What the task requires:
List each line of the data that holds the string "joints".

━━━ Dataset content ━━━

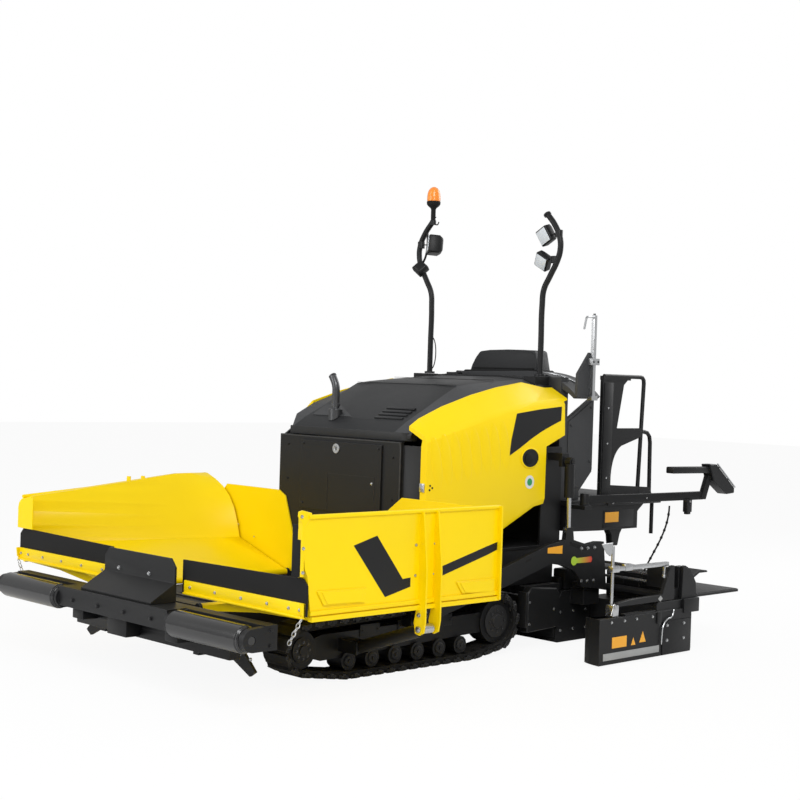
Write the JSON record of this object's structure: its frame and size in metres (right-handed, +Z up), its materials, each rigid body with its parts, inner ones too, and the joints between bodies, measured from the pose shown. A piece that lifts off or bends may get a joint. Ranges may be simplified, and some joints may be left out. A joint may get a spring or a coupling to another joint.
{
  "type": "tracked asphalt paver",
  "caption": "Compact tracked asphalt paver: folding hopper, conveyor tunnel, augers, lifting extendable screed, platform and light masts",
  "frame": {"origin": "on the ground, below the middle of the machine's bounding box", "axes": "+X is the travel direction, +Y the machine's left side, +Z up"},
  "size_m": [4.8458, 3.336, 3.5773],
  "materials": {
    "yellow_paint": "semi-gloss enamel",
    "black_paint": "satin textured enamel",
    "grey_paint": "satin enamel",
    "black_plastic": "fine moulded grain",
    "rubber": "matt, worn",
    "bare_steel": "ground and plated",
    "cast_iron": "rough cast, worn bright on edges",
    "amber_lens": "clear moulded"
  },
  "bodies": {
    "chassis": {"main_frame": "black_paint", "conveyor_floor": "cast_iron", "engine_block": "cast_iron", "centre_apron": "black_paint", "push_beam": "black_paint", "engine_housing": "black_paint", "platform": "black_paint", "operator_console": "grey_paint", "beacon": "amber_lens", "light_mast_left": "black_paint", "light_mast_right": "black_paint", "crank_post_left": "bare_steel", "guard_rail_left": "black_paint", "guard_rail_right": "black_paint", "track_left": "rubber", "track_right": "rubber", "track_frame_left": "black_paint", "track_frame_right": "black_paint", "hopper_back_left": "yellow_paint", "hopper_back_right": "yellow_paint"},
    "hood": {"hood": "black_plastic", "exhaust_pipe": "bare_steel"},
    "service_door": {"service_door": "black_paint"},
    "screed": {"screed_main": "black_paint", "tow_arm_left": "black_paint", "tow_arm_right": "black_paint"},
    "wing_left": {"hopper_wing_left": "yellow_paint", "front_flap_left": "rubber"},
    "wing_barrel_left": {"wing_cylinder_left": "black_paint"},
    "wing_piston_left": {"wing_rod_left": "bare_steel"},
    "side_panel_left": {"side_panel_left": "yellow_paint"},
    "push_roller_left": {"push_roller_left": "black_paint"},
    "auger_left": {"auger_left": "cast_iron"},
    "lift_barrel_left": {"lift_cylinder_left": "black_paint"},
    "lift_piston_left": {"lift_rod_left": "bare_steel"},
    "extension_left": {"screed_extension_left": "black_paint", "end_plate_left": "black_paint"},
    "panel_arm_left": {"control_panel_left": "black_plastic"},
    "wing_right": {"hopper_wing_right": "yellow_paint", "front_flap_right": "rubber"},
    "wing_barrel_right": {"wing_cylinder_right": "black_paint"},
    "wing_piston_right": {"wing_rod_right": "bare_steel"},
    "side_panel_right": {"side_panel_right": "yellow_paint"},
    "push_roller_right": {"push_roller_right": "black_paint"},
    "auger_right": {"auger_right": "cast_iron"},
    "lift_barrel_right": {"lift_cylinder_right": "black_paint"},
    "lift_piston_right": {"lift_rod_right": "bare_steel"},
    "extension_right": {"screed_extension_right": "black_paint", "end_plate_right": "black_paint"},
    "panel_arm_right": {"control_panel_right": "black_plastic"}
  },
  "joints": [
    {"name": "hood_lift", "type": "hinge", "parent": "chassis", "child": "hood", "pos_m": [-0.922, 0, 2.042], "axis": [0, -1, 0], "range_deg": [0, 50]},
    {"name": "service_door_drop", "type": "hinge", "parent": "chassis", "child": "service_door", "pos_m": [0.4463, 0, 0.99], "axis": [0, 1, 0], "range_deg": [0, 90]},
    {"name": "screed_lift", "type": "hinge", "parent": "chassis", "child": "screed", "pos_m": [0.55, 0, 0.385], "axis": [0, 1, 0], "range_deg": [0, 7.5]},
    {"name": "wing_fold_left", "type": "hinge", "parent": "chassis", "child": "wing_left", "pos_m": [1.27, 0.53, 0.5], "axis": [1, 0, 0], "range_deg": [0, 55]},
    {"name": "wing_cylinder_swing_left", "type": "hinge", "parent": "chassis", "child": "wing_barrel_left", "pos_m": [1.121, 1, 0.22], "axis": [1, 0, 0], "range_deg": [-0.5, 61.5]},
    {"name": "wing_cylinder_stroke_left", "type": "slide", "parent": "wing_barrel_left", "child": "wing_piston_left", "axis": [0, 0.9463, 0.3231], "range_m": [-0.002, 0.502]},
    {"name": "side_panel_swing_left", "type": "hinge", "parent": "chassis", "child": "side_panel_left", "pos_m": [0.42, 0.886, 1.2], "axis": [0, 0, -1], "range_deg": [0, 75]},
    {"name": "push_roller_spin_left", "type": "hinge", "parent": "chassis", "child": "push_roller_left", "pos_m": [2.338, 1, 0.44], "axis": [0, 1, 0], "continuous": true},
    {"name": "auger_spin_left", "type": "hinge", "parent": "chassis", "child": "auger_left", "pos_m": [-0.85, 0.4, 0.33], "axis": [0, 1, 0], "continuous": true},
    {"name": "lift_cylinder_swing_left", "type": "hinge", "parent": "chassis", "child": "lift_barrel_left", "pos_m": [-0.97, 1, 1.4], "axis": [0, -1, 0], "range_deg": [-0.5, 13.4]},
    {"name": "lift_cylinder_stroke_left", "type": "slide", "parent": "lift_barrel_left", "child": "lift_piston_left", "axis": [0.0096, 0, 1], "range_m": [-0.002, 0.19]},
    {"name": "extension_slide_left", "type": "slide", "parent": "screed", "child": "extension_left", "axis": [0, -1, 0], "range_m": [0, 0.5]},
    {"name": "panel_arm_swing_left", "type": "hinge", "parent": "chassis", "child": "panel_arm_left", "pos_m": [-1.16, 1, 1.1], "axis": [0, 0, 1], "range_deg": [-25, 22]},
    {"name": "wing_fold_right", "type": "hinge", "parent": "chassis", "child": "wing_right", "pos_m": [1.27, -0.53, 0.5], "axis": [-1, 0, 0], "range_deg": [0, 55]},
    {"name": "wing_cylinder_swing_right", "type": "hinge", "parent": "chassis", "child": "wing_barrel_right", "pos_m": [1.121, -1, 0.22], "axis": [-1, 0, 0], "range_deg": [-0.5, 61.5]},
    {"name": "wing_cylinder_stroke_right", "type": "slide", "parent": "wing_barrel_right", "child": "wing_piston_right", "axis": [0, -0.9463, 0.3231], "range_m": [-0.002, 0.502]},
    {"name": "side_panel_swing_right", "type": "hinge", "parent": "chassis", "child": "side_panel_right", "pos_m": [0.112, -0.886, 1.2], "axis": [0, 0, 1], "range_deg": [0, 75]},
    {"name": "push_roller_spin_right", "type": "hinge", "parent": "chassis", "child": "push_roller_right", "pos_m": [2.338, -1, 0.44], "axis": [0, 1, 0], "continuous": true},
    {"name": "auger_spin_right", "type": "hinge", "parent": "chassis", "child": "auger_right", "pos_m": [-0.85, -0.4, 0.33], "axis": [0, 1, 0], "continuous": true},
    {"name": "lift_cylinder_swing_right", "type": "hinge", "parent": "chassis", "child": "lift_barrel_right", "pos_m": [-0.97, -1, 1.4], "axis": [0, -1, 0], "range_deg": [-0.5, 13.4]},
    {"name": "lift_cylinder_stroke_right", "type": "slide", "parent": "lift_barrel_right", "child": "lift_piston_right", "axis": [0.0096, 0, 1], "range_m": [-0.002, 0.19]},
    {"name": "extension_slide_right", "type": "slide", "parent": "screed", "child": "extension_right", "axis": [0, 1, 0], "range_m": [0, 0.5]},
    {"name": "panel_arm_swing_right", "type": "hinge", "parent": "chassis", "child": "panel_arm_right", "pos_m": [-1.16, -1, 1.1], "axis": [0, 0, -1], "range_deg": [-25, 22]}
  ],
  "couplings": [
    {"joint": "wing_cylinder_swing_left", "follows": "wing_fold_left", "ratio": 1.1022},
    {"joint": "wing_cylinder_stroke_left", "follows": "wing_fold_left", "m_per_rad": 0.51887},
    {"joint": "lift_cylinder_swing_left", "follows": "screed_lift", "ratio": 1.7528},
    {"joint": "lift_cylinder_stroke_left", "follows": "screed_lift", "m_per_rad": 1.4272},
    {"joint": "wing_cylinder_swing_right", "follows": "wing_fold_right", "ratio": 1.1022},
    {"joint": "wing_cylinder_stroke_right", "follows": "wing_fold_right", "m_per_rad": 0.51887},
    {"joint": "lift_cylinder_swing_right", "follows": "screed_lift", "ratio": 1.7528},
    {"joint": "lift_cylinder_stroke_right", "follows": "screed_lift", "m_per_rad": 1.4272}
  ]
}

━━━

Result:
Write the JSON record of this object's structure: its frame and size in metres (right-handed, +Z up), its materials, each rigid body with its parts, inner ones too, and the joints between bodies, measured from the pose shown. A piece that lifts off or bends may get a joint. Ranges may be simplified, and some joints may be left out. A joint may get a spring or a coupling to another joint.
  "joints": [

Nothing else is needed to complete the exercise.